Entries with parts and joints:
* * * * * * * * *

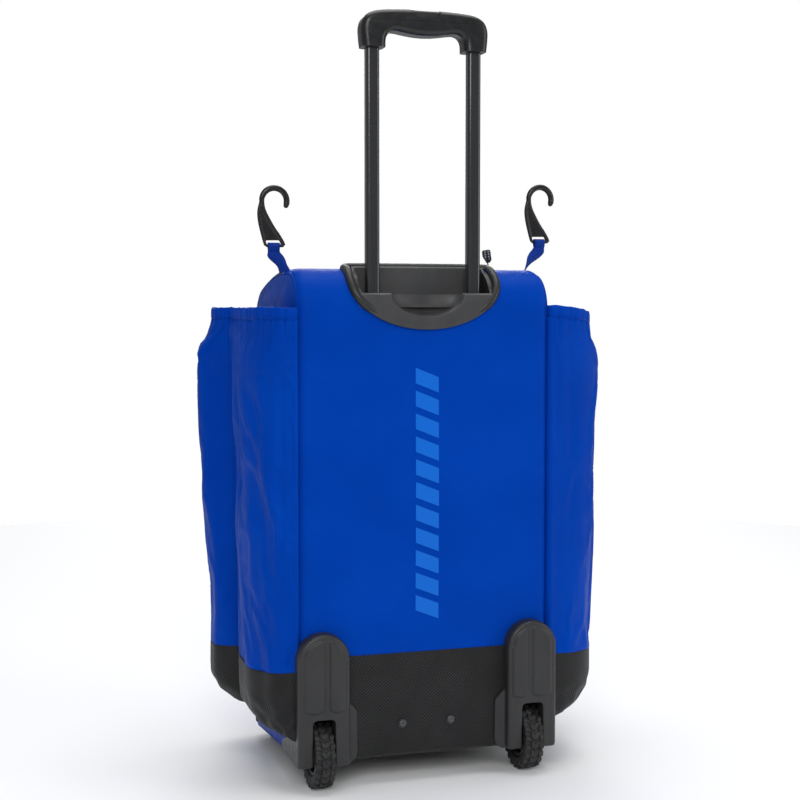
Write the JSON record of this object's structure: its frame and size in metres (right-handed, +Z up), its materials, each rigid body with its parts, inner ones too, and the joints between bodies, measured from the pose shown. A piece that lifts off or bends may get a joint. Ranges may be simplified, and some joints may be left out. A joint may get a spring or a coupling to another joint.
{
  "type": "wheeled sports equipment bag",
  "caption": "Upright wheeled bag with telescopic handle, open side sleeves, fence hooks, a zipped front flap with a flat pocket, and two wheels in moulded housings.",
  "frame": {"origin": "on the floor, below the middle of the bag", "axes": "+Z up; +Y to the front of the bag, away from the handle and wheels; +X to the right for someone behind the bag"},
  "size_m": [0.5902, 0.364, 1.115],
  "materials": {
    "blue_fabric": "smooth coated polyester with a soft sheen",
    "black_weave": "coarse ballistic weave",
    "lining": "matt lining board",
    "black_plastic": "fine grained satin moulding",
    "gloss_enamel": "gloss black enamel on drawn tube",
    "rubber": "matt moulded rubber",
    "tyre": "knobbly moulded tyre",
    "steel": "plated",
    "aluminium": "drawn",
    "zip": "woven tape and moulded teeth"
  },
  "bodies": {
    "body": {"spine_panel": "blue_fabric", "lower_back_panel": "black_weave", "side_panel_left": "blue_fabric", "side_panel_right": "blue_fabric", "base_panel": "black_weave", "front_apron": "black_weave", "back_board": "lining", "front_foot_left": "rubber", "front_foot_right": "rubber", "zip_chain_frame": "zip", "bat_pocket_left": "blue_fabric", "bat_pocket_right": "blue_fabric", "pocket_hem_left": "blue_fabric", "pocket_hem_right": "blue_fabric", "pocket_boot_left": "black_weave", "pocket_boot_right": "black_weave", "handle_cup": "black_plastic", "outer_tube_left": "aluminium", "outer_tube_right": "aluminium", "foot_bracket": "black_plastic", "bracket_bolt_left": "steel", "bracket_bolt_right": "steel", "wheel_housing_left": "black_plastic", "wheel_housing_right": "black_plastic", "wheel_axle_left": "steel", "wheel_axle_right": "steel"},
    "handle": {"inner_tube_left": "gloss_enamel", "inner_tube_right": "gloss_enamel", "tube_plug_left": "black_plastic", "tube_plug_right": "black_plastic", "grip_lower": "black_plastic", "grip_upper": "black_plastic", "button_spring": "steel"},
    "button": {"release_button": "black_plastic", "push_yoke": "black_plastic", "push_rod_left": "aluminium", "push_rod_right": "aluminium"},
    "pin_left": {"lock_pin_left": "steel"},
    "pin_right": {"lock_pin_right": "steel"},
    "wheel_left": {"wheel_tyre_left": "tyre", "wheel_hub_left": "black_plastic", "wheel_bearing_left": "steel"},
    "wheel_right": {"wheel_tyre_right": "tyre", "wheel_hub_right": "black_plastic", "wheel_bearing_right": "steel"},
    "flap": {"front_flap": "blue_fabric", "front_pocket": "blue_fabric", "zip_chain_flap": "zip", "pocket_zip_chain": "zip"},
    "main_slider": {"main_zip_slider": "zip"},
    "main_pull": {"main_zip_pull": "rubber"},
    "pocket_slider": {"pocket_zip_slider": "zip"},
    "pocket_pull": {"pocket_zip_pull": "rubber"},
    "strap_left": {"hook_strap_left": "blue_fabric"},
    "strap_right": {"hook_strap_right": "blue_fabric"},
    "hook_left": {"fence_hook_left": "black_plastic"},
    "hook_right": {"fence_hook_right": "black_plastic"}
  },
  "joints": [
    {"name": "handle_slide", "type": "slide", "parent": "body", "child": "handle", "axis": [0, 0, 1], "range_m": [-0.36, 0]},
    {"name": "button_press", "type": "slide", "parent": "handle", "child": "button", "axis": [0, 0, -1], "range_m": [0, 0.005], "stiffness_N_per_m": 1000, "springref_m": -0.004, "deforming": ["button_spring"]},
    {"name": "pin_draw_left", "type": "slide", "parent": "handle", "child": "pin_left", "axis": [1, 0, 0], "range_m": [0, 0.0025]},
    {"name": "pin_draw_right", "type": "slide", "parent": "handle", "child": "pin_right", "axis": [-1, 0, 0], "range_m": [0, 0.0025]},
    {"name": "wheel_spin_left", "type": "hinge", "parent": "body", "child": "wheel_left", "pos_m": [-0.159, -0.132, 0.05], "axis": [1, 0, 0], "continuous": true},
    {"name": "wheel_spin_right", "type": "hinge", "parent": "body", "child": "wheel_right", "pos_m": [0.159, -0.132, 0.05], "axis": [1, 0, 0], "continuous": true},
    {"name": "flap_open", "type": "hinge", "parent": "body", "child": "flap", "pos_m": [0, 0.153, 0.0612], "axis": [-1, 0, 0], "range_deg": [0, 85]},
    {"name": "main_zip_slide", "type": "slide", "parent": "flap", "child": "main_slider", "axis": [1, 0, 0], "range_m": [-0.28, 0]},
    {"name": "main_pull_swing", "type": "hinge", "parent": "main_slider", "child": "main_pull", "pos_m": [0.14, -0.0288, 0.75352], "axis": [0, 1, 0], "range_deg": [-70, 70]},
    {"name": "pocket_zip_slide", "type": "slide", "parent": "flap", "child": "pocket_slider", "axis": [1, 0, 0], "range_m": [-0.24, 0]},
    {"name": "pocket_pull_swing", "type": "hinge", "parent": "pocket_slider", "child": "pocket_pull", "pos_m": [0.12, 0.1807, 0.4498], "axis": [1, 0, 0], "range_deg": [0, 85]},
    {"name": "strap_flex_left", "type": "hinge", "parent": "body", "child": "strap_left", "pos_m": [-0.1925, -0.055, 0.75], "axis": [0, 1, 0], "range_deg": [-55, 55]},
    {"name": "strap_flex_right", "type": "hinge", "parent": "body", "child": "strap_right", "pos_m": [0.1925, -0.055, 0.75], "axis": [0, 1, 0], "range_deg": [-55, 55]},
    {"name": "hook_swing_left", "type": "hinge", "parent": "strap_left", "child": "hook_left", "pos_m": [-0.2, -0.055, 0.7815], "axis": [1, 0, 0], "range_deg": [-75, 75]},
    {"name": "hook_swing_right", "type": "hinge", "parent": "strap_right", "child": "hook_right", "pos_m": [0.216, -0.055, 0.7925], "axis": [1, 0, 0], "range_deg": [-75, 75]}
  ],
  "couplings": [
    {"joint": "pin_draw_left", "follows": "button_press", "ratio": 0.5},
    {"joint": "pin_draw_right", "follows": "button_press", "ratio": 0.5}
  ]
}
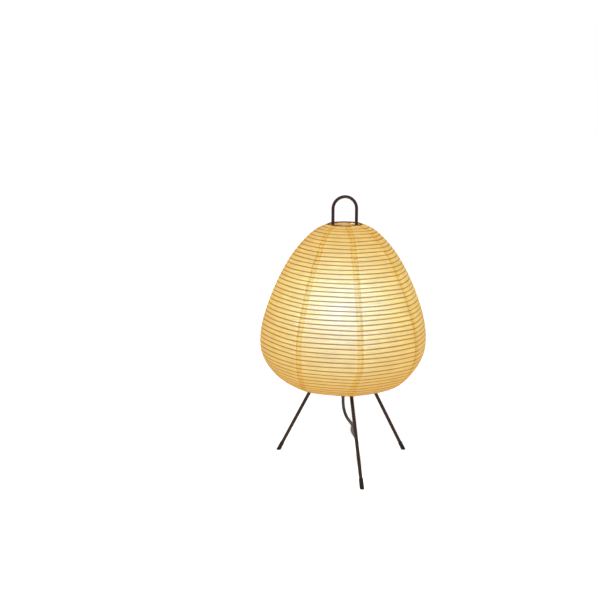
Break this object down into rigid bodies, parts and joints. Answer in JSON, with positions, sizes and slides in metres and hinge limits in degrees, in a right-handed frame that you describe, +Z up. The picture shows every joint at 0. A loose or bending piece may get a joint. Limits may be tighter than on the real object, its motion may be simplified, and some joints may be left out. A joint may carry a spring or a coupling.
{
  "type": "paper table lamp",
  "caption": "Bulging paper-shade table lamp on a bent wire frame with splayed legs, a carrying loop and a trailing lead with switch and plug.",
  "frame": {"origin": "on the floor under the axis of the shade", "axes": "+Z up along the shade axis; +X and -X through the two sides of the carrying loop; the front leg stands near -Y and the lead runs off towards +Y"},
  "size_m": [0.26, 0.5715, 0.4207],
  "materials": {
    "bamboo": "split bamboo, dry",
    "blade_metal": "nickel plated",
    "cap_aluminium": "pressed",
    "cap_glass": "black vitrite",
    "clear_glass": "clear",
    "contact_brass": "plain",
    "cord_sheath": "satin sheath",
    "core_insulation": "extruded",
    "filament": "drawn tungsten",
    "holder_plastic": "moulded phenolic",
    "liner_board": "pressed board",
    "opal_glass": "opal",
    "painted_plate": "dark brown-black satin paint",
    "painted_wire": "dark brown-black satin paint",
    "plug_plastic": "moulded",
    "porcelain": "glazed",
    "relief_plastic": "matt moulded",
    "ring_wire": "dark paint",
    "rocker_plastic": "moulded",
    "solder": "soldered",
    "switch_plastic": "fine moulded grain",
    "tie_band": "soft band",
    "tip_rubber": "matt",
    "washi_paper": "thin handmade paper, lit from inside",
    "zinc_steel": "zinc plated"
  },
  "bodies": {
    "root": {"carrying_loop": "painted_wire", "cord_coil": "cord_sheath", "cord_lead": "cord_sheath", "cord_plug_tail": "cord_sheath", "cord_tail": "cord_sheath", "cord_tie": "tie_band", "foot_tip_front": "tip_rubber", "foot_tip_left": "tip_rubber", "foot_tip_right": "tip_rubber", "harp_wire_left": "painted_wire", "harp_wire_right": "painted_wire", "holder_cap": "holder_plastic", "holder_centre_contact": "contact_brass", "holder_insert": "porcelain", "holder_liner": "liner_board", "holder_screw_shell": "contact_brass", "holder_shell": "holder_plastic", "holder_terminal_screws": "contact_brass", "holder_washer": "zinc_steel", "hub_lock_nut": "zinc_steel", "hub_plate": "painted_plate", "inner_cable": "cord_sheath", "leg_front": "painted_wire", "leg_left": "painted_wire", "leg_right": "painted_wire", "plug_blades": "blade_metal", "plug_body": "plug_plastic", "strain_relief": "relief_plastic", "supply_wires": "core_insulation", "switch_contacts": "contact_brass", "switch_lower_shell": "switch_plastic", "switch_pin": "zinc_steel", "switch_screws": "zinc_steel", "switch_spring": "contact_brass", "switch_upper_shell": "switch_plastic", "threaded_nipple": "zinc_steel"},
    "shade": {"bamboo_rib_1": "bamboo", "bamboo_rib_2": "bamboo", "bamboo_rib_3": "bamboo", "bamboo_rib_4": "bamboo", "bottom_ring": "ring_wire", "paper_gore_1": "washi_paper", "paper_gore_2": "washi_paper", "paper_gore_3": "washi_paper", "paper_gore_4": "washi_paper", "paper_gore_5": "washi_paper", "paper_gore_6": "washi_paper", "paper_gore_7": "washi_paper", "paper_gore_8": "washi_paper", "top_ring": "ring_wire"},
    "bulb_base": {"bulb_tip_contact": "solder", "bulb_insulator": "cap_glass"},
    "bulb_glass": {"bulb_envelope": "opal_glass", "bulb_screw_shell": "cap_aluminium", "bulb_stem": "clear_glass", "bulb_filament": "filament"},
    "rocker": {"switch_rocker": "rocker_plastic"}
  },
  "joints": [
    {"name": "shade_lift", "type": "slide", "parent": "root", "child": "shade", "axis": [0, 0, 1], "range_m": [0, 0.31]},
    {"name": "bulb_rise", "type": "slide", "parent": "root", "child": "bulb_base", "axis": [0, 0, 1], "range_m": [0, 0.0182]},
    {"name": "bulb_turn", "type": "hinge", "parent": "bulb_base", "child": "bulb_glass", "pos_m": [0, 0, 0.17], "axis": [0, 0, 1], "range_deg": [0, 1800]},
    {"name": "rocker_tip", "type": "hinge", "parent": "root", "child": "rocker", "pos_m": [0.0881, 0.3669, 0.0086], "axis": [0.9816, -0.1908, 0], "range_deg": [0, 18]}
  ],
  "couplings": [
    {"joint": "bulb_rise", "follows": "bulb_turn", "m_per_rad": 0.00057773}
  ]
}
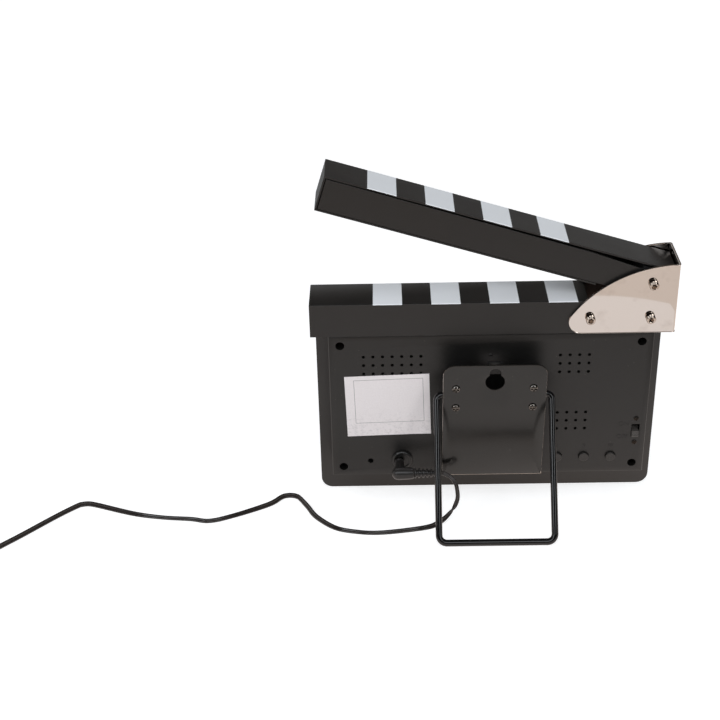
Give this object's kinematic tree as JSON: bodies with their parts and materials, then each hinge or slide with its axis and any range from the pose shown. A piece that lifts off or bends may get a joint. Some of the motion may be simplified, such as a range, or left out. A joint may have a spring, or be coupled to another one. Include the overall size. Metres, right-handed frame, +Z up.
{
  "type": "alarm clock",
  "caption": "Film-slate alarm clock with a hinged clapper, a box on its back, a keyhole plate, a wire stand and a mains lead.",
  "frame": {"origin": "middle of the clock's footprint on the ground, without its lead", "axes": "+Z up, the display faces -Y, +X is to the left for someone who looks at the back"},
  "size_m": [0.4689, 0.1254, 0.2172],
  "materials": {
    "slate_black": "satin black",
    "dark_pane": "dark gloss",
    "circuit_green": "matt",
    "numeral_red": "matt",
    "case_black": "fine satin black",
    "screw_zinc": "zinc",
    "hidden_black": "matt",
    "jack_black": "satin black",
    "button_black": "satin black",
    "switch_steel": "plain",
    "switch_black": "satin",
    "black_screw": "black",
    "label_paper": "matt paper",
    "stick_black": "satin black with white stripes",
    "back_black": "satin black",
    "block_brown": "bare",
    "bright_steel": "polished",
    "magnet_steel": "bright",
    "plate_black": "satin black",
    "wire_black": "gloss black",
    "cord_black": "satin black",
    "pin_brass": "bright"
  },
  "bodies": {
    "case": {"slate_board": "slate_black", "display_window": "dark_pane", "display_board": "circuit_green", "button_board": "circuit_green", "digit_1": "numeral_red", "digit_2": "numeral_red", "digit_3": "numeral_red", "digit_4": "numeral_red", "colon_lamps": "numeral_red", "rear_cover": "case_black", "cover_screw_1": "screw_zinc", "cover_screw_2": "screw_zinc", "cover_screw_3": "screw_zinc", "cover_screw_4": "screw_zinc", "buzzer": "hidden_black", "side_socket": "hidden_black", "closing_sensor": "hidden_black", "stand_clamp_1": "hidden_black", "stand_clamp_2": "hidden_black", "dc_jack": "jack_black", "switch_frame": "switch_steel", "switch_screw_1": "black_screw", "switch_screw_2": "black_screw", "plate_screw_1": "black_screw", "plate_screw_2": "black_screw", "plate_screw_3": "black_screw", "plate_screw_4": "black_screw", "rating_label": "label_paper", "lower_stick": "stick_black", "hinge_block": "block_brown", "hinge_bracket": "bright_steel", "bracket_screw_1": "bright_steel", "bracket_screw_2": "bright_steel", "bracket_screw_3": "bright_steel", "bracket_screw_4": "bright_steel", "pivot_bolt": "bright_steel", "pivot_nut": "bright_steel", "pivot_washer_1": "bright_steel", "pivot_washer_2": "bright_steel", "mount_plate": "plate_black", "dc_plug": "cord_black", "plug_relief": "cord_black", "lead_free": "cord_black", "lead_coil": "cord_black", "lead_tie": "cord_black", "mains_adapter": "cord_black", "adapter_pin_1": "pin_brass", "adapter_pin_2": "pin_brass"},
    "clapper": {"clapper_shell": "stick_black", "clapper_back": "back_black", "pivot_block": "hidden_black", "closing_magnet": "magnet_steel"},
    "stand": {"stand_wire": "wire_black"},
    "set_button": {"set_button": "button_black"},
    "up_button": {"up_button": "button_black"},
    "out_button": {"out_button": "button_black"},
    "switch_knob": {"switch_knob": "switch_black"}
  },
  "joints": [
    {"name": "clapper_hinge", "type": "hinge", "parent": "case", "child": "clapper", "pos_m": [-0.0902, -0.00801, 0.14801], "axis": [0, -0.9888, 0.1495], "range_deg": [-17.2, 1.2]},
    {"name": "stand_hinge", "type": "hinge", "parent": "case", "child": "stand", "pos_m": [-0.00135, 0.00565, 0.07966], "axis": [1, 0, 0], "range_deg": [-13, 60]},
    {"name": "set_button_press", "type": "slide", "parent": "case", "child": "set_button", "axis": [0, -0.9888, 0.1495], "range_m": [0, 0.0007], "stiffness_N_per_m": 400, "springref_m": -0.0005},
    {"name": "up_button_press", "type": "slide", "parent": "case", "child": "up_button", "axis": [0, -0.9888, 0.1495], "range_m": [0, 0.0007], "stiffness_N_per_m": 400, "springref_m": -0.0005},
    {"name": "out_button_press", "type": "slide", "parent": "case", "child": "out_button", "axis": [0, -0.9888, 0.1495], "range_m": [0, 0.0007], "stiffness_N_per_m": 400, "springref_m": -0.0005},
    {"name": "switch_slide", "type": "slide", "parent": "case", "child": "switch_knob", "axis": [0, 0.1495, 0.9888], "range_m": [0, 0.0041]}
  ]
}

* * * * * * * * *

Determine how many lines of the data contain the word "shown", and reply with that number only.

2